Contributing to the crisis has been the state’s inability to stop the bleeding of students from the district. In 2008, the year before Lansing stepped in and took control, DPS had about 95,000 students. Since then, student enrollment has just about been cut in half, falling to about 47,000.
The financial crisis is primarily the result of state policy that has substantially reduced the amount of tax revenue deposited in the school aid fund, and a funding formula that depends entirely on the number of students in a district; fewer students means less money. These are the bottom line issues that EM’s can’t address and make their efforts destined to fail.
Accompanying that extreme financial failure has been the state’s inability to improve the quality of education being provided Detroit’s public-school students.
“Despite being under the control of a state-appointed emergency manager since 2009, Detroit Public Schools, the state’s largest district, is failing academically and financially,” the Citizens Research Council reported in January. “It was recently reported that DPS ranked last in academic achievement (4th and 8th graders) among urban districts nationally on the National Assessment of Educational Progress. This was the fourth time in a row that DPS ranked at the bottom of all large city districts in the country. At the same time, the district has been grappling with chronic operating budget deficits, growing liabilities and indebtedness, and challenges to meet payroll.”

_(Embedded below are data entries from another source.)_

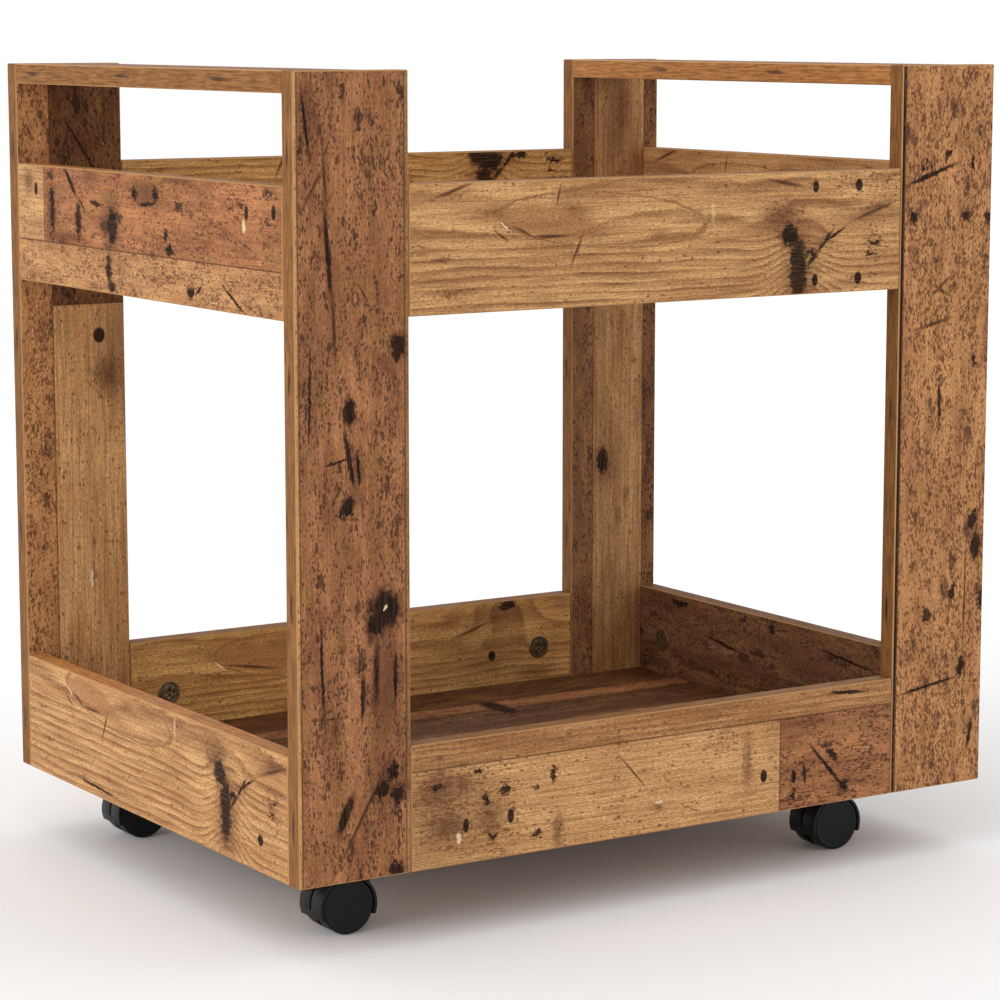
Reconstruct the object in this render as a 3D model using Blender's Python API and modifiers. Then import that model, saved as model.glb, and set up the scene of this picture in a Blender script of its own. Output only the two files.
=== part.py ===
"""Two-tier wheeled trolley of printed wood-look boards.

Four upright boards carry an upper and a lower tray. A grab board joins the
uprights at each end, and four swivelling twin-wheel casters carry the whole.
+X is to the right, +Y to the rear and +Z up. The origin is on the floor, under
the middle of the trolley. Lengths are in metres.
"""

import math

import bmesh
import bpy
from mathutils import Matrix, Vector

GAP = 0.0003  # clearance between neighbouring pieces
PASS = 0.002  # how far a cutter runs past the face it enters

# Overall size
LENGTH = 0.600
DEPTH = 0.450
HEIGHT = 0.601
RIDE = 0.053  # floor to the underside of the uprights

# Boards
BOARD = 0.015
EDGE_CHAMFER = 0.0008
POST_WIDTH = 0.088
RAIL_HEIGHT = 0.089
RAIL_BELOW_TOP = 0.0755  # top of an upright down to the top of an upper rail
SHELF_RISE = 0.001  # underside of a rail up to the underside of its shelf
HANDLE_WIDTH = 0.060

# Cam fittings: a round housing in the inner face, a bolt out through the end
FITTING_INSET = 0.034  # centre of the housing to the end of its board
FITTING_RISE = 0.045  # underside of a rail up to its fittings
POCKET_RADIUS = 0.0078
POCKET_DEPTH = 0.0128
HOUSING_RADIUS = POCKET_RADIUS - GAP
HOUSING_HEIGHT = 0.0120
HOUSING_SINK = 0.0002
SLOT_LENGTH = 0.0090
SLOT_WIDTH = 0.0018
SLOT_DEPTH = 0.0014
BOLT_RADIUS = 0.0030
BOLT_REACH = 0.0105  # how far the bolt runs into the upright
HOUSING_SIDES = 16
BOLT_SIDES = 8

# Casters
CASTER_X = 0.217
CASTER_Y = 0.160
TRAIL = 0.016  # swivel axis back to the wheel axle
WHEEL_RADIUS = 0.020
WHEEL_WIDTH = 0.0122
WHEEL_EDGE = 0.0012
WHEEL_DISH = 0.0006
WHEEL_DISH_RADIUS = 0.0165
WHEEL_BORE_DEPTH = 0.0095
WHEEL_SIDES = 24
WEB = 0.0044
HOOD_RADIUS = 0.0228
HOOD_WIDTH = 0.0304
HOOD_EDGE = 0.0008
HOOD_LIP_Z = 0.012  # floor to the lower edge of the hood
HOOD_SIDES = 22
WELL_RADIUS = 0.0208
SLIT_WIDTH = 0.0030
SLIT_DEPTH = 0.0012
SLIT_LOW_Z = 0.022
SLIT_HIGH_Z = 0.036
BOSS_RADIUS = 0.0085
BOSS_TOP = 0.0501
BOSS_SIDES = 16
AXLE_RADIUS = 0.0020
AXLE_LENGTH = 0.0228
AXLE_SIDES = 8
KINGPIN_RADIUS = 0.0025
KINGPIN_LOW = 0.0386
KINGPIN_HIGH = 0.0534
SOCKET_LOW = 0.0380
COLLAR_RADIUS = 0.0060
COLLAR_LOW = 0.0505
COLLAR_HIGH = 0.0517
KINGPIN_SIDES = 12
PLATE_SIDE = 0.038
PLATE_LOW = 0.0520
PLATE_THICK = 0.0017
PLATE_CORNER = 0.0040
SCREW_PITCH = 0.027
SCREW_HOLE = 0.0022
SCREW_SIDES = 8

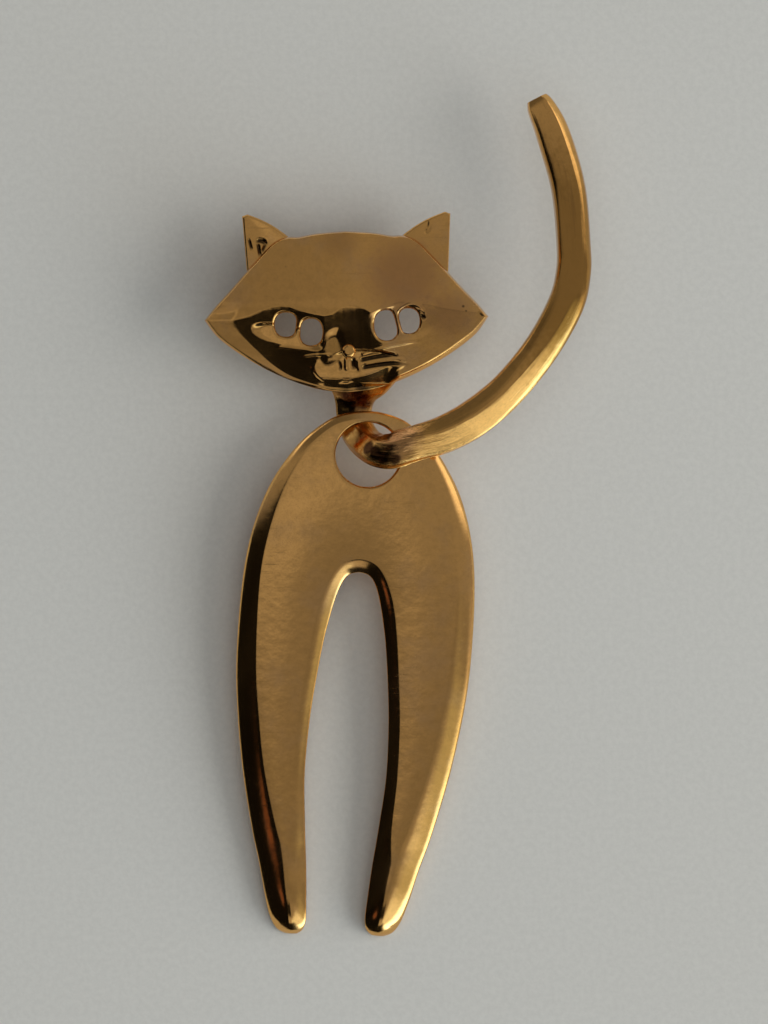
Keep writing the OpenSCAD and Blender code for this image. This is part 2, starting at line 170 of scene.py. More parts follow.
# Points round an opening, how square it is (2 is an ellipse), how sharply the bar cuts it off, and
# the rounding of its edge in millimetres
EYE_STEPS = 96
EYE_POWER = 2.3
BAR_SHARPNESS = 9.0
EYE_ROUNDING = 0.32

# Middle of the nose button, with the face's shares, and its lift in millimetres
NOSE_PLACE = (0.012, -0.204)
NOSE_LIFT = 0.1

# Top of the brooch pin's bar with its gap, in millimetres, and the share of the hollow there
PIN_TOP = 4.5
PIN_SHARE = 0.0526

# The face folds down below this line: x and y in millimetres from its middle
BROW_FOLD = np.array([
    (-15, -0.6), (-12.1, -0.1), (-10.4, 0.25), (-9.1, 0.86), (-8, 1.25), (-7, 1.38), (-6.1, 1.3),
    (-5.1, 0.85), (-3.4, 0.4), (-2.35, 0.2), (-1.5, 0.35), (-0.43, 1.15), (0.3, 1.32), (1, 1.3),
    (1.9, 0.95), (2.6, 0.5), (3.6, 0.9), (6, 1.4), (8.6, 1.3), (12, 0.7), (15, 0.3),
])
BROW_TOP = 1.0
FOLD_SLOPE = 0.185
FOLD_ROUNDING = 0.05
# Steps to the sides over which the fold is evened out further down, and how soon it is
CALM_STEPS = (-1.8, -0.9, 0, 0.9, 1.8)
CALM_DEPTH = 1.1
# The ridge of the low roof: its x and lean, the slopes to its left and right, its rounding, and
# how much wider that gets between two heights above the middle
RIDGE_X = 2.6
RIDGE_LEAN = 0.3
SIDE_SLOPES = (0.1, 0.12)
RIDGE_ROUNDING = 0.3
RIDGE_WIDENING = (1.9, 0.4, 2.2)
# The flat brim: its share on the right and on the left, where it changes from one to the other
# in x, and where it fades out in y
BRIM_SHARES = (0.05, 0.2)
BRIM_CHANGE = (-5.5, -13)
BRIM_FADE = (1.9, 0.7)
# The turned-down edge: power of its curve, and the y and x over which it widens from half its
# width to the whole
EDGE_POWER = 1.5
EDGE_WIDENING = ((0.5, -2.5), (0, 6))
# Width over which the relief fades in from the outline
RELIEF_FADE = 0.8
# Flat fields: middle, half sizes, turn in degrees, height above the rim, its slopes to the
# right and to the top, softness of the edge; and the two powers of their outline
FIELDS = [
    (-6.1, -1.9, 3.7, 1.15, -15, 0.74, 0.05, 0.05, 0.13),
    (6.0, -0.3, 3.2, 1.9, 8, 1.72, -0.1, 0.1, 0.3),
    (1.2, -5.0, 4.8, 1.55, 3, 0.98, 0.05, 0.07, 0.09),
    (-1.7, -5.3, 1.9, 1.6, 0, 0.814, 0.05, 0.07, 0.1),
    (-1.55, -3.0, 0.95, 1.55, -20, 1.2, 0.03, 0.11, 0.42),
]
FIELD_POWERS = (1.7, 2)
# Mouth lines and whiskers: ends, how far the middle bows up, height (a cut is below 0) and
# half width, in millimetres
MARKS = [
    (1.6, -3.85, 8.0, -2.55, 0.15, 0.07, 0.12), (1.4, -4.5, 5.5, -3.9, 0.1, -0.14, 0.2),
    (1.6, -5.3, 6.6, -4.9, 0.15, -0.14, 0.18), (1.9, -4.95, 6.2, -4.4, 0.1, 0.05, 0.14),
    (-7.3, -2.95, -3.2, -3.4, 0.0, 0.08, 0.1), (-4.6, -4.0, -1.6, -3.9, 0.1, 0.07, 0.1),
    (-0.1, -4.3, -0.1, -5.5, 0.0, 0.1, 0.13), (0.62, -4.35, 0.68, -5.4, 0.0, -0.22, 0.16),
    (1.2, -4.5, 1.25, -5.6, 0.0, 0.06, 0.13), (-0.9, -4.6, -0.75, -5.5, 0.1, -0.08, 0.1),
    (5.5, 0.7, 8.6, 0.4, 0.85, 0.13, 0.2), (2.95, -0.5, 5.15, 1.3, 0.35, 0.12, 0.2),
    (7.9, 0.3, 8.3, -0.2, 0.0, -0.16, 0.16),
]
# Hair lines in the ears, in the same columns
EAR_MARKS = [
    (-10.3, 8.6, -10.0, 7.4, 0, -0.1, 0.13), (-9.5, 8.45, -8.4, 8.1, 0.1, -0.12, 0.22),
    (-9.35, 8.1, -9.1, 6.7, 0, -0.1, 0.16), (-8.6, 8.0, -8.9, 7.2, 0, -0.08, 0.12),
    (9.1, 10.4, 8.6, 9.0, 0.15, 0.06, 0.22),
]
# Slope down to the chin: left and right ends, then its lower and upper edge as distances in
# from the outline, and the height of both; the fading at its ends and the y at its top
CHIN_SLOPE = (-3.4, 5.6, 0.42, 1.6, 0.1, 0.95)
CHIN_FADES = (1.5, 1.8)
CHIN_TOP = (-4, -4.6)

# Grid of the face: steps round it, rows of its back, of its turned-down edge and of its front
FACE_TURNS = 384
FACE_ROWS = (22, 24, 70)
# Reach of the edge's rows in from the outline, how they crowd outwards, and where the front's
# own rows start, as shares of the outline
EDGE_REACH = 0.1
EDGE_CROWDING = 1.6
FRONT_START = 0.893
# Steps up the rim's wall: share of the outline, share of the rim's thickness
RIM_STEPS = [(0.965, 0), (1.0, 0), (1.0, 0.3), (1.0, 0.6)]
# Box of the features, where the grid is twice as fine: left, right, low and high
FEATURE_BOX = (-9.2, 9.2, -6.4, 2.2)
# Grid of an ear, of the sweep and of the body plate: steps round the section, steps along
EAR_GRID = (120, 64)
SWEEP_GRID = (96, 420)
PLATE_GRID = (120, 340)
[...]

Despite Cotter’s claims that strict state control is needed to guarantee the ever-growing financial mess gets cleaned up, those who chose to live in a reality-based world must concede that, as with the Flint water crisis, the state’s hijacking of democracy in Detroit Public Schools has only worsened the mess.
"The vast, unchecked powers placed in the hands of unelected bureaucrats were supposed to provide them the tools to get in, get the job done within 18 months and then get out. But reality proved to be a sharp contrast to lofty promises."